Benacerraf convinced me that either mathematical sentences have different logical forms than non-mathematical sentences or that mathematical knowledge has a different form than non-mathematical knowledge. It sounds like your view is that mathematical sentences have different forms (they all have an implicit “within some mathematical system that is relevant, it is provable that...” before them), and also that mathematical knowledge is different (not real knowledge, just exists in a system). In other words, it sounds like you just think that epistemic uniformity and semantic uniformity are not important features of a theory of mathematical truth. That comes down to personal aesthetics and meta-beliefs about how theories should look, so I will just talk about what I think you’re saying in this comment.
I think what you’re trying to say is that mathematical statements are not true or false in an absolute sense, only true and false within a proof system. and their truth or falsehood is based entirely on whether they can be derived from within that system.
If that’s true, math is just a map, and maps are neither true nor false. If math is just a map, then there is no such thing as objective mathematical truth. So it sounds like you agree that knowledge about any mathematical object is impossible. But when you say that “Epistemic uniformity simply states that math is a useful model”, I think that’s a little different than what I intended it to mean. Epistemic uniformity says that evaluating the truth-value of a mathematical statement should be a similar process evaluating the truth-value of any other statement.
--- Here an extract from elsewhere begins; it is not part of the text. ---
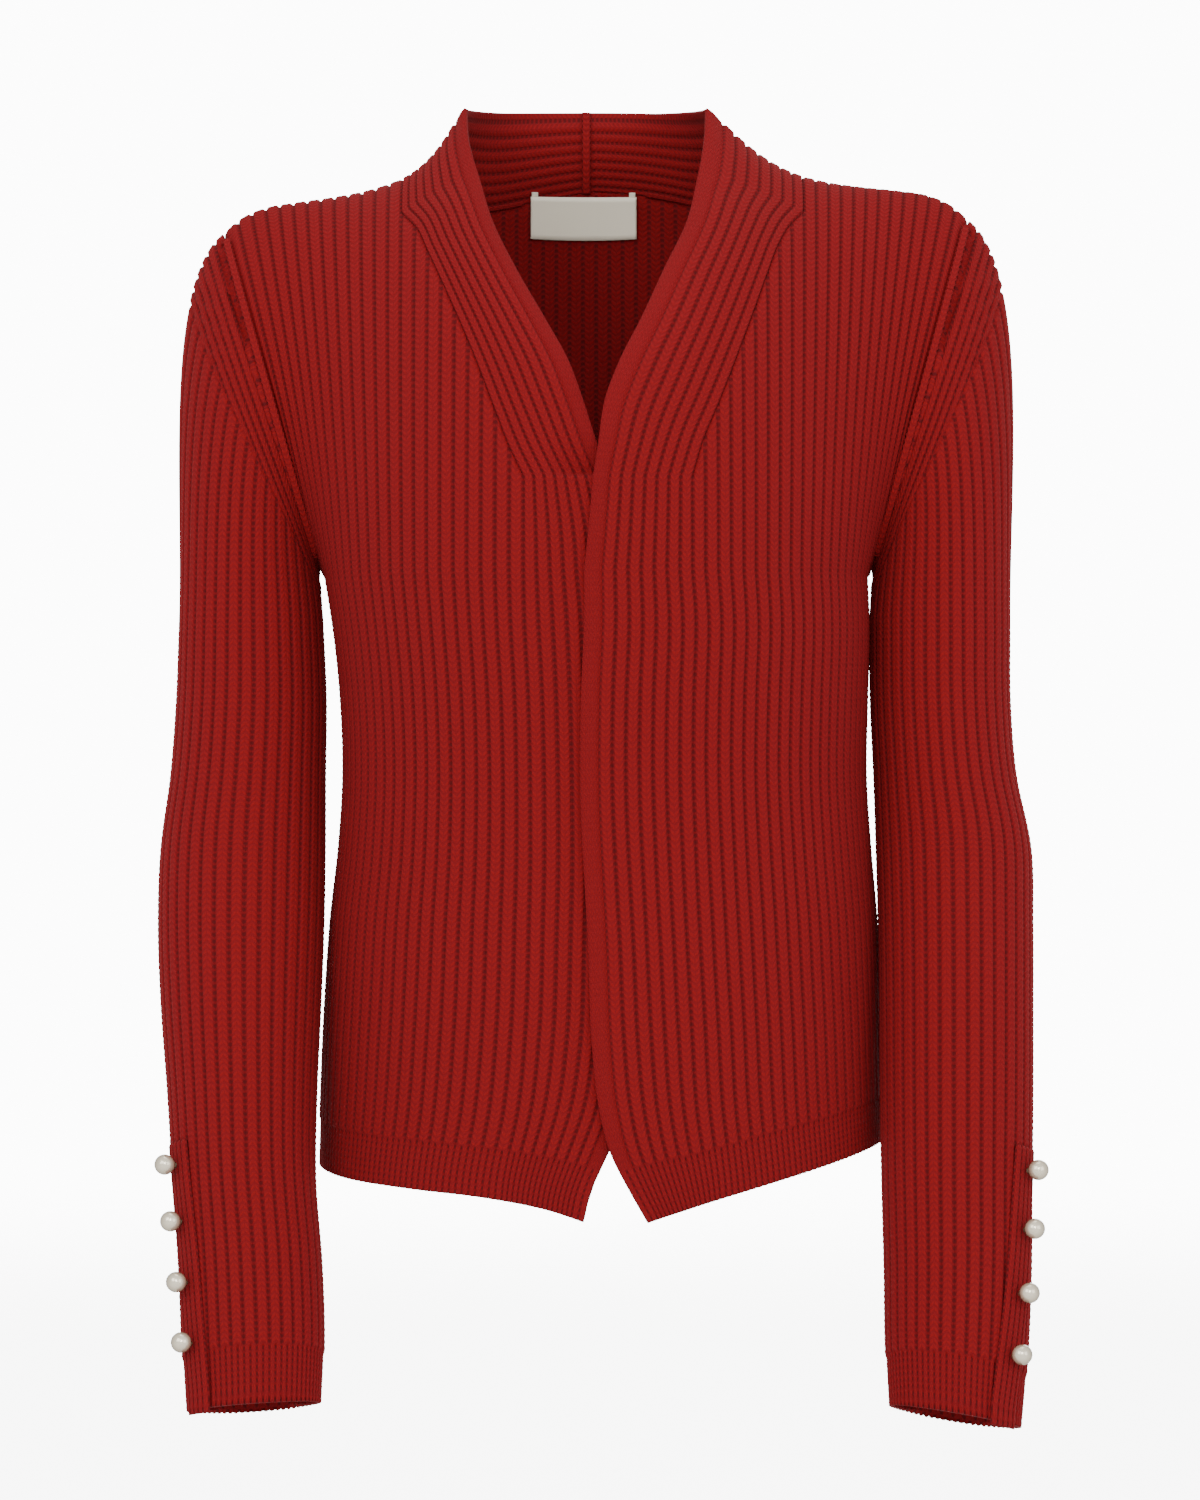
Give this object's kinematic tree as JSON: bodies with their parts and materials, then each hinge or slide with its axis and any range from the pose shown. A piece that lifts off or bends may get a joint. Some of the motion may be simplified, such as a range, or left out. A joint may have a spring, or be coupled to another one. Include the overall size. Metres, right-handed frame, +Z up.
{
  "type": "knit blazer",
  "caption": "Open-front ribbed knit blazer with a stand collar running into front bands, cutaway hem points, long set-in sleeves and pearl-buttoned cuff vents.",
  "frame": {"origin": "middle of the shoulder level, between the two shoulder seams, where the shoulders or a stand hold the blazer", "axes": "+Z up the body, +X towards the wearer's left sleeve, -Y out of the front opening"},
  "size_m": [0.4633, 0.2274, 0.6969],
  "materials": {
    "back_knit": "ribbed wool knit, matt",
    "front_left_knit": "ribbed wool knit, matt",
    "front_right_knit": "ribbed wool knit, matt",
    "sleeve_left_knit": "ribbed wool knit, matt",
    "sleeve_right_knit": "ribbed wool knit, matt",
    "placket_left_knit": "plain wool knit, matt",
    "placket_right_knit": "plain wool knit, matt",
    "button_left_1_pearl": "pearl lustre",
    "button_left_2_pearl": "pearl lustre",
    "button_left_3_pearl": "pearl lustre",
    "button_left_4_pearl": "pearl lustre",
    "button_right_1_pearl": "pearl lustre",
    "button_right_2_pearl": "pearl lustre",
    "button_right_3_pearl": "pearl lustre",
    "button_right_4_pearl": "pearl lustre",
    "label_satin": "woven satin, soft sheen"
  },
  "bodies": {
    "root": {"back": "back_knit", "front_left": "front_left_knit", "front_right": "front_right_knit", "sleeve_left": "sleeve_left_knit", "sleeve_right": "sleeve_right_knit", "placket_left": "placket_left_knit", "placket_right": "placket_right_knit", "button_left_1": "button_left_1_pearl", "button_left_2": "button_left_2_pearl", "button_left_3": "button_left_3_pearl", "button_left_4": "button_left_4_pearl", "button_right_1": "button_right_1_pearl", "button_right_2": "button_right_2_pearl", "button_right_3": "button_right_3_pearl", "button_right_4": "button_right_4_pearl", "label": "label_satin"}
  },
  "joints": []
}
The issue here is that our non-mathematical statements aren’t only internally true or false, they are actually true or false. If you asked someone to justify sentence (1), and they handed you a proof about New York and London, consistent on a set of city-axioms, you would probably be pretty confused. Epistemic uniformity says that a theory of mathematical truth should look relatively like the rest of our theories of truth—why should math be special?
I’m going to take a slight objection to using the phrase “discoverable experimentally” to describe proving a theorem and thinking up numbers, but let’s talk about those examples. To me, it sounds like that is doing work within a system of math to determine whether a claim is consistent with axioms. There is some tension here between saying that math is just a tool and thinking that you can do experiments on it to discover facts about the world. No! It will tell us about the tool we are experimenting with. Doing math (under the intutionist paradigm) tells us whether something is provable within a mathematical system, but it has no bearing on whether it is true outside of our minds.
(Side note about intuitionism:
I think it’s important to prevent talking past each other by checking definitions, so I’d like to clarify what you mean by intuitionism. In the definition I’m aware of, intuitionism says roughly that math exists entirely in minds, and the corresponding account of mathematical truth is that a statement is true if someone has a mental construction proving it to be true. Please let me know if this is not what you meant!
My main objection with intuitionism is that it makes a lot of math time-dependent (e.x. 2+2 didn’t equal 4 until someone proved it for the first time). Under an intuitionist account of mathematical truth, you can make sentence (2) true by finding three examples that fit. But then that statement’s truthhood or falsehood is independent of whether the mathematical fact is really true or false (intuitionists usually don’t think there exist universal mathematical truth). It seems to me that math is a real thing in the universe, it was real because humans comprehended it, and it will remain real after humans are gone. That view is incompatible with intuitionism.)
(Another note—can you be a bit more specific about the contradition you think is avoided by giving up Platonism? I think that you still don’t have epistemic and semantic uniformity with an intuitionist/combinatorial theory of math)
It sounds like your view is that mathematical sentences have different forms (they all have an implicit “within some mathematical system that is relevant, it is provable that...” before them)
Yes. And your paraphrasing matches what I tried to express pretty well, except when you use the term “knowledge”.
math is just a map, and maps are neither true nor false. If math is just a map, then there is no such thing as objective mathematical truth.
Depends on your definition of “objective”. It’s a loaded term, and people vehemently disagree on its meaning.
So it sounds like you agree that knowledge about any mathematical object is impossible.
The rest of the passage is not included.